_DATASET SECTION:_
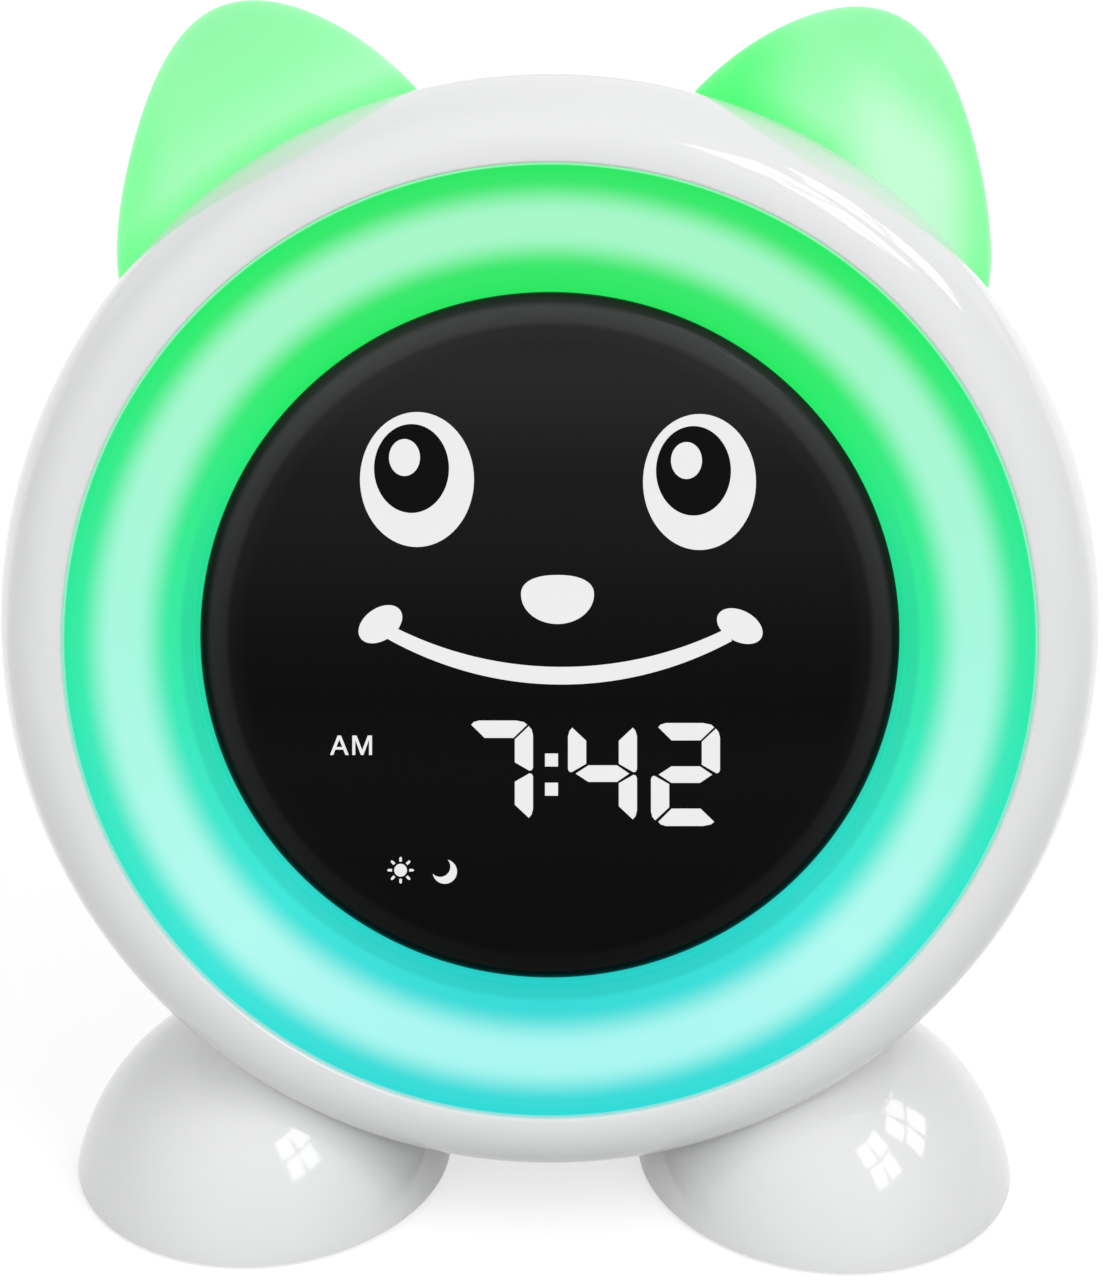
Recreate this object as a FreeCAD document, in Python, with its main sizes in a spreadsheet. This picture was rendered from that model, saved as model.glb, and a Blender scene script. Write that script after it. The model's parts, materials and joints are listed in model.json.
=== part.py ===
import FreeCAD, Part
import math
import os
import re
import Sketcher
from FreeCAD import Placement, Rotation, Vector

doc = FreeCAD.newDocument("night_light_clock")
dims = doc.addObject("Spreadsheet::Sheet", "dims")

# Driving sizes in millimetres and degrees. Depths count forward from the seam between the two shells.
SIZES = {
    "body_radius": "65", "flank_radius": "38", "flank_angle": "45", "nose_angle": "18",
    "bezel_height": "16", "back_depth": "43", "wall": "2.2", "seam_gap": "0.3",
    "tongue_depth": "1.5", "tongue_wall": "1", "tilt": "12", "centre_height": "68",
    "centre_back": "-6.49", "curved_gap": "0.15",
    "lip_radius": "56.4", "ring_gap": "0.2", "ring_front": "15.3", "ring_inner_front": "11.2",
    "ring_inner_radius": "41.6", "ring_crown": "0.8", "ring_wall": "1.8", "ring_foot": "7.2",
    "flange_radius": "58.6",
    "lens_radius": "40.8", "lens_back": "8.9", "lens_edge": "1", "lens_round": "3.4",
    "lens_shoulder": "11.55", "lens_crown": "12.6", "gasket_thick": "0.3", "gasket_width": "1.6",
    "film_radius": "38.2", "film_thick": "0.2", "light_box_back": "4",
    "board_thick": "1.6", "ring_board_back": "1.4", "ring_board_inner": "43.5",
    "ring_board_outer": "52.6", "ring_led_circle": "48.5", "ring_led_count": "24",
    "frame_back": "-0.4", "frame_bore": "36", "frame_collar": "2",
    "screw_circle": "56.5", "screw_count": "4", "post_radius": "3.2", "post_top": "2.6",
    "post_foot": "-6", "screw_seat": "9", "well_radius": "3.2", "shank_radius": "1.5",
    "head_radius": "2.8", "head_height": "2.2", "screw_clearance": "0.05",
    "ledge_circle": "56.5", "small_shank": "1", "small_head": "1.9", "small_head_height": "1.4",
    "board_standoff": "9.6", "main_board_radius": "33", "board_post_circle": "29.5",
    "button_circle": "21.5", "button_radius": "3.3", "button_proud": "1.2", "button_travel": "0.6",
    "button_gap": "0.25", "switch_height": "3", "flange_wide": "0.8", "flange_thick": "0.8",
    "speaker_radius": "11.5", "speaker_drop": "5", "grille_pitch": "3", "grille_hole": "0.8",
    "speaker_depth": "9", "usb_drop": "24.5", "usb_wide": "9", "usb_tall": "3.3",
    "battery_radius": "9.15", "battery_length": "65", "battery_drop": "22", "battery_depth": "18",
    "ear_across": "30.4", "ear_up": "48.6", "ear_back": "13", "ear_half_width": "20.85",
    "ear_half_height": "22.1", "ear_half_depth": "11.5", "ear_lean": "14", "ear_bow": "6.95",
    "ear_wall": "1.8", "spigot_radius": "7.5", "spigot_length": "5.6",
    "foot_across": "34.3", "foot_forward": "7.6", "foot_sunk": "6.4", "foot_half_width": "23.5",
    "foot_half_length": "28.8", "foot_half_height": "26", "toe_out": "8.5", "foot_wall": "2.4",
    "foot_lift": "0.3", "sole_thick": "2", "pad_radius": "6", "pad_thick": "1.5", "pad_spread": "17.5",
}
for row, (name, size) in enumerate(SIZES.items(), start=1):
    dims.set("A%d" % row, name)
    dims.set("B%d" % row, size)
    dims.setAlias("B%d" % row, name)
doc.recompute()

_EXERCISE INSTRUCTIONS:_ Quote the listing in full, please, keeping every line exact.

_EXERCISE ANSWER:_
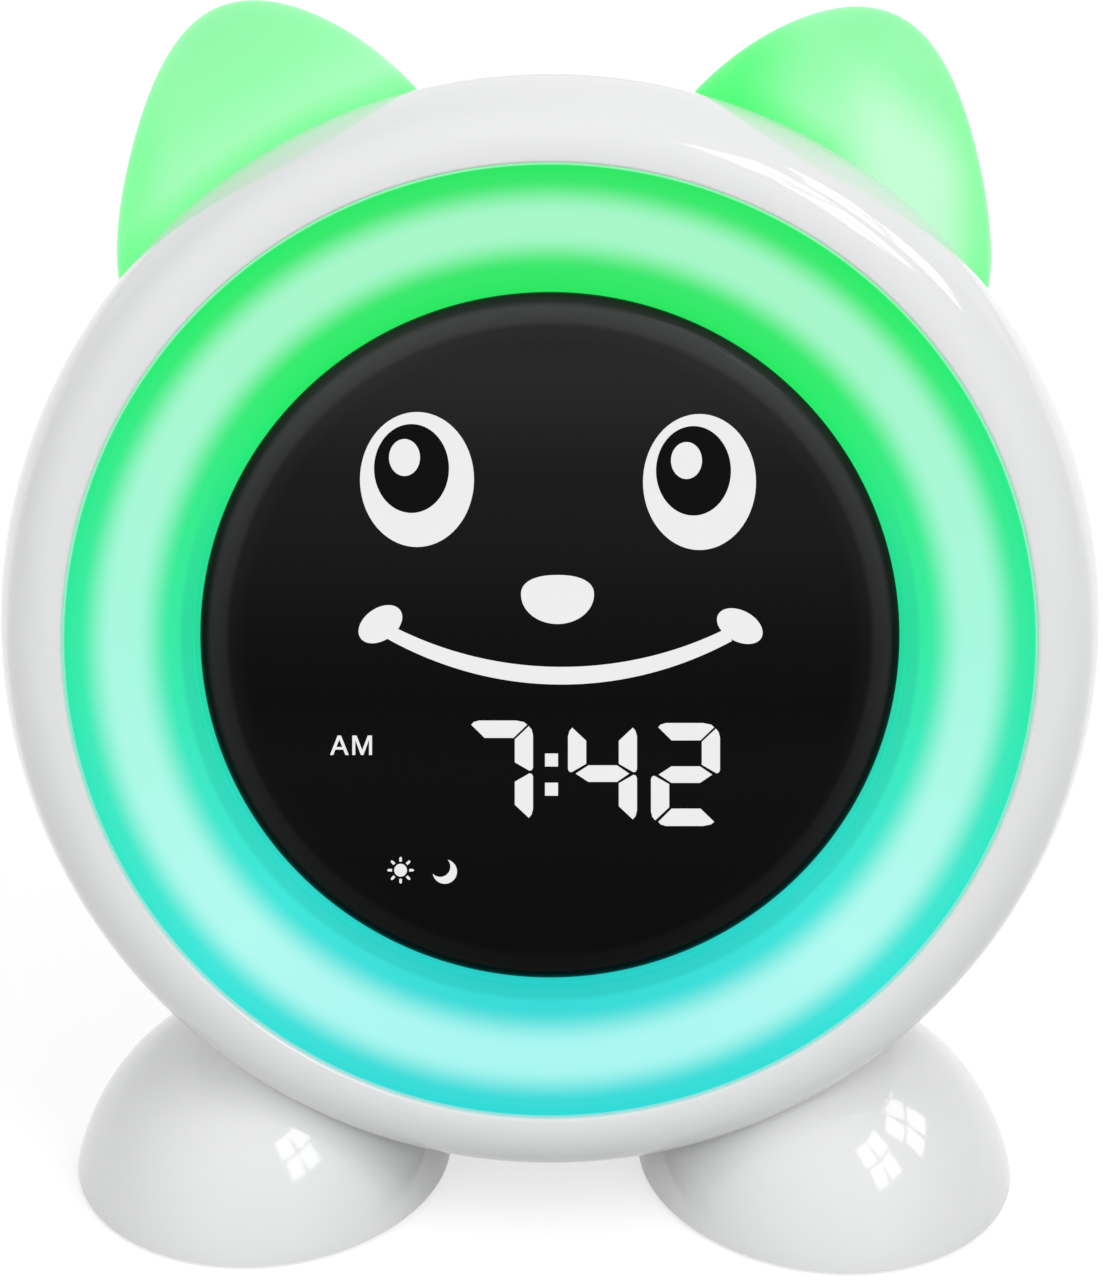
Recreate this object as a FreeCAD document, in Python, with its main sizes in a spreadsheet. This picture was rendered from that model, saved as model.glb, and a Blender scene script. Write that script after it. The model's parts, materials and joints are listed in model.json.
=== part.py ===
import FreeCAD, Part
import math
import os
import re
import Sketcher
from FreeCAD import Placement, Rotation, Vector

doc = FreeCAD.newDocument("night_light_clock")
dims = doc.addObject("Spreadsheet::Sheet", "dims")

# Driving sizes in millimetres and degrees. Depths count forward from the seam between the two shells.
SIZES = {
    "body_radius": "65", "flank_radius": "38", "flank_angle": "45", "nose_angle": "18",
    "bezel_height": "16", "back_depth": "43", "wall": "2.2", "seam_gap": "0.3",
    "tongue_depth": "1.5", "tongue_wall": "1", "tilt": "12", "centre_height": "68",
    "centre_back": "-6.49", "curved_gap": "0.15",
    "lip_radius": "56.4", "ring_gap": "0.2", "ring_front": "15.3", "ring_inner_front": "11.2",
    "ring_inner_radius": "41.6", "ring_crown": "0.8", "ring_wall": "1.8", "ring_foot": "7.2",
    "flange_radius": "58.6",
    "lens_radius": "40.8", "lens_back": "8.9", "lens_edge": "1", "lens_round": "3.4",
    "lens_shoulder": "11.55", "lens_crown": "12.6", "gasket_thick": "0.3", "gasket_width": "1.6",
    "film_radius": "38.2", "film_thick": "0.2", "light_box_back": "4",
    "board_thick": "1.6", "ring_board_back": "1.4", "ring_board_inner": "43.5",
    "ring_board_outer": "52.6", "ring_led_circle": "48.5", "ring_led_count": "24",
    "frame_back": "-0.4", "frame_bore": "36", "frame_collar": "2",
    "screw_circle": "56.5", "screw_count": "4", "post_radius": "3.2", "post_top": "2.6",
    "post_foot": "-6", "screw_seat": "9", "well_radius": "3.2", "shank_radius": "1.5",
    "head_radius": "2.8", "head_height": "2.2", "screw_clearance": "0.05",
    "ledge_circle": "56.5", "small_shank": "1", "small_head": "1.9", "small_head_height": "1.4",
    "board_standoff": "9.6", "main_board_radius": "33", "board_post_circle": "29.5",
    "button_circle": "21.5", "button_radius": "3.3", "button_proud": "1.2", "button_travel": "0.6",
    "button_gap": "0.25", "switch_height": "3", "flange_wide": "0.8", "flange_thick": "0.8",
    "speaker_radius": "11.5", "speaker_drop": "5", "grille_pitch": "3", "grille_hole": "0.8",
    "speaker_depth": "9", "usb_drop": "24.5", "usb_wide": "9", "usb_tall": "3.3",
    "battery_radius": "9.15", "battery_length": "65", "battery_drop": "22", "battery_depth": "18",
    "ear_across": "30.4", "ear_up": "48.6", "ear_back": "13", "ear_half_width": "20.85",
    "ear_half_height": "22.1", "ear_half_depth": "11.5", "ear_lean": "14", "ear_bow": "6.95",
    "ear_wall": "1.8", "spigot_radius": "7.5", "spigot_length": "5.6",
    "foot_across": "34.3", "foot_forward": "7.6", "foot_sunk": "6.4", "foot_half_width": "23.5",
    "foot_half_length": "28.8", "foot_half_height": "26", "toe_out": "8.5", "foot_wall": "2.4",
    "foot_lift": "0.3", "sole_thick": "2", "pad_radius": "6", "pad_thick": "1.5", "pad_spread": "17.5",
}
for row, (name, size) in enumerate(SIZES.items(), start=1):
    dims.set("A%d" % row, name)
    dims.set("B%d" % row, size)
    dims.setAlias("B%d" % row, name)
doc.recompute()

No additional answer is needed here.